>> start Information supplied

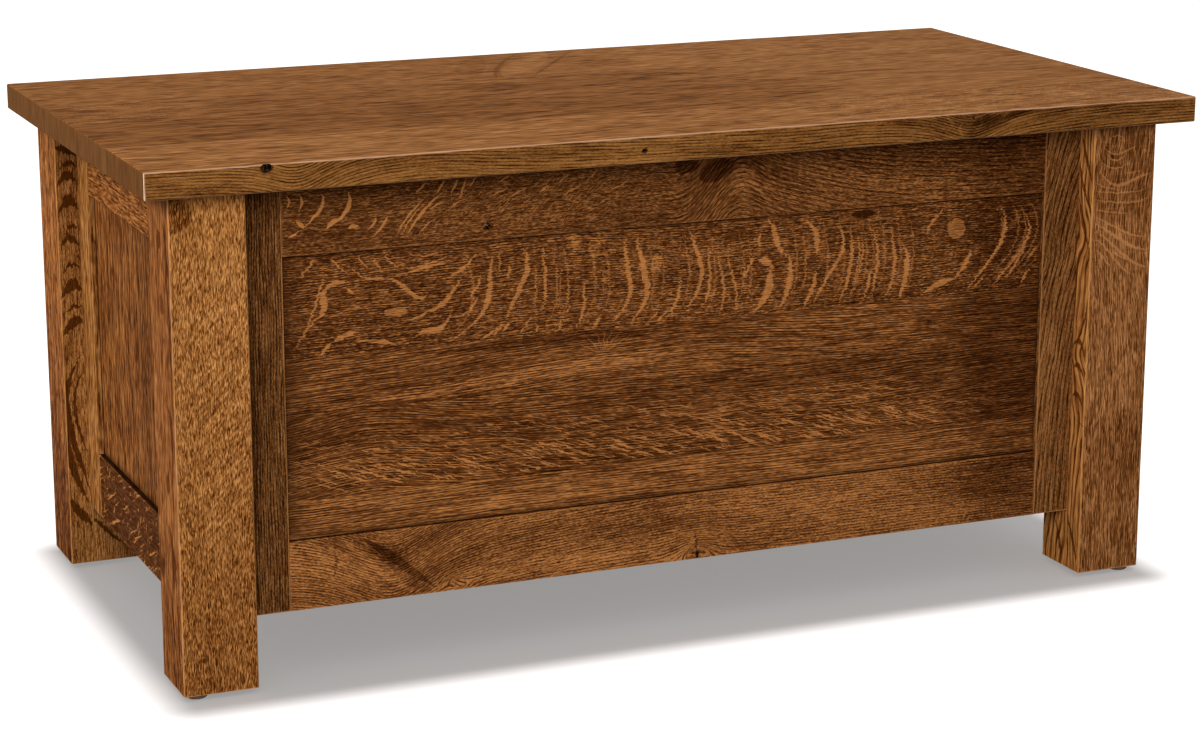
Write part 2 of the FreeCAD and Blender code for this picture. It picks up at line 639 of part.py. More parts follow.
def place_at_hinge(piece, step):
    """Put a hinge piece on the axis of its hinge."""
    move(piece, f"{step} * {HINGE_SPREAD}", HINGE_AXIS_Y, HINGE_AXIS_Z)


def make_case_leaf(hinge, step):
    """The leaf on the back rail: a plate, two end knuckles and a stop lug on the left one."""
    name = f"{hinge}_case_leaf"
    low = "(-1 * Sizes.lid_gap / 2 - Sizes.leaf_thickness)"
    blank = box(name + "_blank", f"-1 * {HALF_HINGE}", f"-1 * ({HINGE_SETBACK} + Sizes.leaf_depth)", low,
                "Sizes.hinge_length", f"{HINGE_SETBACK} + Sizes.leaf_depth", "Sizes.leaf_thickness")
    room = f"({LID_KNUCKLE_END} + Sizes.knuckle_gap)"
    plate = cut(name + "_plate", blank, [along_barrel(name + "_room", CLEAR_OF_KNUCKLE,
                                                      f"(-1 * {room})", room)])
    left = along_barrel(name + "_left_knuckle", "Sizes.barrel_radius",
                        f"(-1 * {HALF_HINGE})", f"(-1 * {CASE_KNUCKLE_END})")
    right = along_barrel(name + "_right_knuckle", "Sizes.barrel_radius", CASE_KNUCKLE_END, HALF_HINGE)
    lug = stop_lug(name + "_lug", "Sizes.case_lug_start", "Sizes.case_lug_angle",
                   f"(-1 * {CASE_KNUCKLE_END})", f"(Sizes.stop_length - {CASE_KNUCKLE_END})")
    solid = fuse(name + "_solid", [plate, left, right, lug])
    bore = along_barrel(name + "_bore", BORE, f"(-1 * {HALF_HINGE})", HALF_HINGE)
    leaf = cut(name + "_cut", solid, [bore] + leaf_screw_holes(name, low, flip=False))
    place_at_hinge(leaf, step)
    return keep(leaf, name)


def make_lid_leaf(hinge, step):
    """The leaf under the lid: a plate, a middle knuckle and the lug that meets the case leaf's."""
    name = f"{hinge}_lid_leaf"
    low = "(Sizes.lid_gap / 2)"
    blank = box(name + "_blank", f"-1 * {HALF_HINGE}", f"-1 * ({HINGE_SETBACK} + Sizes.leaf_depth)", low,
                "Sizes.hinge_length", f"{HINGE_SETBACK} + Sizes.leaf_depth", "Sizes.leaf_thickness")
    rooms = [
        along_barrel(name + "_left_room", CLEAR_OF_KNUCKLE, f"(-1 * {HALF_HINGE})", f"(-1 * {LID_KNUCKLE_END})"),
        along_barrel(name + "_right_room", CLEAR_OF_KNUCKLE, LID_KNUCKLE_END, HALF_HINGE),
    ]
    plate = cut(name + "_plate", blank, rooms)
    lug_end = f"(Sizes.stop_length + Sizes.knuckle_gap - {CASE_KNUCKLE_END})"
    knuckle = along_barrel(name + "_knuckle", "Sizes.barrel_radius", lug_end, LID_KNUCKLE_END)
    start = "(Sizes.case_lug_start + Sizes.case_lug_angle + Sizes.opening_angle + Sizes.stop_slack - 360)"
    lug = stop_lug(name + "_lug", start, "Sizes.lid_lug_angle", f"(-1 * {LID_KNUCKLE_END})", lug_end)
    solid = fuse(name + "_solid", [plate, knuckle, lug])
    bore = along_barrel(name + "_bore", BORE, f"(-1 * {HALF_HINGE})", HALF_HINGE)
    leaf = cut(name + "_cut", solid, [bore] + leaf_screw_holes(name, low, flip=True))
    place_at_hinge(leaf, step)
    return keep(leaf, name)


def make_pin(hinge, step):
    """A headed pin through all three knuckles."""
    name = f"{hinge}_pin"
    shank = along_barrel(name + "_shank", "Sizes.pin_radius", f"(-1 * {HALF_HINGE})", HALF_HINGE)
    head = along_barrel(name + "_head", "Sizes.pin_head_radius",
                        f"(-1 * {HALF_HINGE} - Sizes.pin_head_thickness)", f"(-1 * {HALF_HINGE})")
    pin = fuse(name, [shank, head])
    place_at_hinge(pin, step)
    return pin


def make_screw():
    """A countersunk wood screw, its head's face at the origin and its point down."""
    head = cone("screw_head", "Sizes.screw_radius", "Sizes.screw_head_radius", "Sizes.leaf_thickness",
                "0", "0", "-1 * Sizes.leaf_thickness")
    shank_low = "(Sizes.screw_tip - Sizes.screw_length)"
    shank = cylinder("screw_shank", "Sizes.screw_radius", f"-1 * Sizes.leaf_thickness - {shank_low}",
                     "0", "0", shank_low)
    tip = cone("screw_point", "0", "Sizes.screw_radius", "Sizes.screw_tip",
               "0", "0", "-1 * Sizes.screw_length")
    slot = box("screw_slot", "-1 * Sizes.screw_head_radius", "-1 * Sizes.screw_slot_width / 2",
               "-1 * Sizes.screw_slot_depth", "2 * Sizes.screw_head_radius",
               "Sizes.screw_slot_width", "Sizes.screw_slot_depth")
    return cut("screw", fuse("screw_blank", [head, shank, tip]), [slot])


def make_screw_group(label, screw, level, degrees):
    """Nine screws, three in each leaf, as separate solids of one group."""
    links = []
    for _, step in HINGES:
        for along in SCREWS_ALONG_LEAF:
            link = doc.addObject("App::Link", f"{label}_{len(links) + 1}")
            link.setLink(screw)
            move(link, f"{step} * {HINGE_SPREAD} + {along} * Sizes.screw_spacing",
                 f"{HINGE_AXIS_Y} - {SCREW_BACK}", level, AXIS_X, degrees)
            links.append(link)
    return keep_group(links, label)


# ---------------------------------------------------------------- the whole chest
for end_name, end in (("front", -1), ("back", 1)):
    for side_name, side in (("left", -1), ("right", 1)):
        make_leg(f"{end_name}_{side_name}_leg", side, end)
        make_glide(f"{end_name}_{side_name}_glide", side, end)

for frame in (FRONT, RIGHT, BACK, LEFT):
    make_stile(frame, frame.ends[0], -1)
    make_stile(frame, frame.ends[1], 1)
    make_cleat(frame)
    for which in ("bottom", "top"):
        rail, rail_label = make_rail(frame, which)
        if frame is BACK and which == "top":
            cut_hinge_recesses(rail, rail_label)
        keep(rail, rail_label)

for frame in (FRONT, BACK):
    make_level_panel(frame)
for frame in (LEFT, RIGHT):
    make_upright_panel(frame)

make_bottom()
make_lid()
make_bumpers()

for hinge, step in HINGES:
    make_case_leaf(hinge, step)
    make_lid_leaf(hinge, step)
keep_group([make_pin(hinge, step) for hinge, step in HINGES], "hinge_pins")

doc.recompute()
hinge_screw = make_screw()
make_screw_group("hinge_case_screws", hinge_screw, CASE_TOP, 0)
make_screw_group("hinge_lid_screws", hinge_screw, LID_UNDERSIDE, 180)
doc.recompute()

# ---------------------------------------------------------------- check and write
for item in doc.Objects:
    if "Invalid" in item.State or "Error" in item.State:
        raise RuntimeError(f"{item.Label} did not build: {item.State}")
for piece in subparts:
    if piece.Shape.isNull() or not piece.Shape.isValid():
        raise RuntimeError(f"{piece.Label} has no valid shape")

os.makedirs("parts", exist_ok=True)
for piece in subparts:
    piece.Shape.exportStep(f"parts/{piece.Label}.step")
print(f"{len(subparts)} sub-parts written")
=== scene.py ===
"""An oak blanket chest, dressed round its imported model, in a plain white studio.

Lengths are millimetres and angles degrees unless a name says otherwise.  The chest stands on z = 0
with its front at -Y and its left side at -X.
"""
import logging
import math
from dataclasses import dataclass, field, replace
from enum import Enum
from typing import Iterable, Optional, Union

import bmesh
import bpy
import numpy as np
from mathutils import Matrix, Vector, noise


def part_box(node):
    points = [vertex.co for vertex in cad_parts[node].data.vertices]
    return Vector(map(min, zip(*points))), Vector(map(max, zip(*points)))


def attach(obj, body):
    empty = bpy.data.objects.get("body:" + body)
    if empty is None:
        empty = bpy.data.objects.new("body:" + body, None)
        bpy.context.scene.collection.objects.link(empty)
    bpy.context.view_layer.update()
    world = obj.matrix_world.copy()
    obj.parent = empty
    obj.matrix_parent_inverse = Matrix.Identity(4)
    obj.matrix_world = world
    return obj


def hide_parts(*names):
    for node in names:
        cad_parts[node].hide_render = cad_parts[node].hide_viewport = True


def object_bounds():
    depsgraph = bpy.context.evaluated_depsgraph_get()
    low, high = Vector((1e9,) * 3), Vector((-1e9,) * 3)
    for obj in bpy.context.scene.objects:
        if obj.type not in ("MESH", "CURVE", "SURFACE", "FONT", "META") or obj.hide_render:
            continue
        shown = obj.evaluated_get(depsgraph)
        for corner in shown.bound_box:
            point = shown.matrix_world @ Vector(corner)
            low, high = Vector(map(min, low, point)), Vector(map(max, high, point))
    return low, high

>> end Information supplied

▶ _Exercise_: Your task is to repeat exactly the lines from the one that contains "make_bottom()" through the one that contains "world = obj.matrix_world.copy()", with both end lines included.

▶ _Written answer_:
make_bottom()
make_lid()
make_bumpers()

for hinge, step in HINGES:
    make_case_leaf(hinge, step)
    make_lid_leaf(hinge, step)
keep_group([make_pin(hinge, step) for hinge, step in HINGES], "hinge_pins")

doc.recompute()
hinge_screw = make_screw()
make_screw_group("hinge_case_screws", hinge_screw, CASE_TOP, 0)
make_screw_group("hinge_lid_screws", hinge_screw, LID_UNDERSIDE, 180)
doc.recompute()

# ---------------------------------------------------------------- check and write
for item in doc.Objects:
    if "Invalid" in item.State or "Error" in item.State:
        raise RuntimeError(f"{item.Label} did not build: {item.State}")
for piece in subparts:
    if piece.Shape.isNull() or not piece.Shape.isValid():
        raise RuntimeError(f"{piece.Label} has no valid shape")

os.makedirs("parts", exist_ok=True)
for piece in subparts:
    piece.Shape.exportStep(f"parts/{piece.Label}.step")
print(f"{len(subparts)} sub-parts written")
=== scene.py ===
"""An oak blanket chest, dressed round its imported model, in a plain white studio.

Lengths are millimetres and angles degrees unless a name says otherwise.  The chest stands on z = 0
with its front at -Y and its left side at -X.
"""
import logging
import math
from dataclasses import dataclass, field, replace
from enum import Enum
from typing import Iterable, Optional, Union

import bmesh
import bpy
import numpy as np
from mathutils import Matrix, Vector, noise


def part_box(node):
    points = [vertex.co for vertex in cad_parts[node].data.vertices]
    return Vector(map(min, zip(*points))), Vector(map(max, zip(*points)))


def attach(obj, body):
    empty = bpy.data.objects.get("body:" + body)
    if empty is None:
        empty = bpy.data.objects.new("body:" + body, None)
        bpy.context.scene.collection.objects.link(empty)
    bpy.context.view_layer.update()
    world = obj.matrix_world.copy()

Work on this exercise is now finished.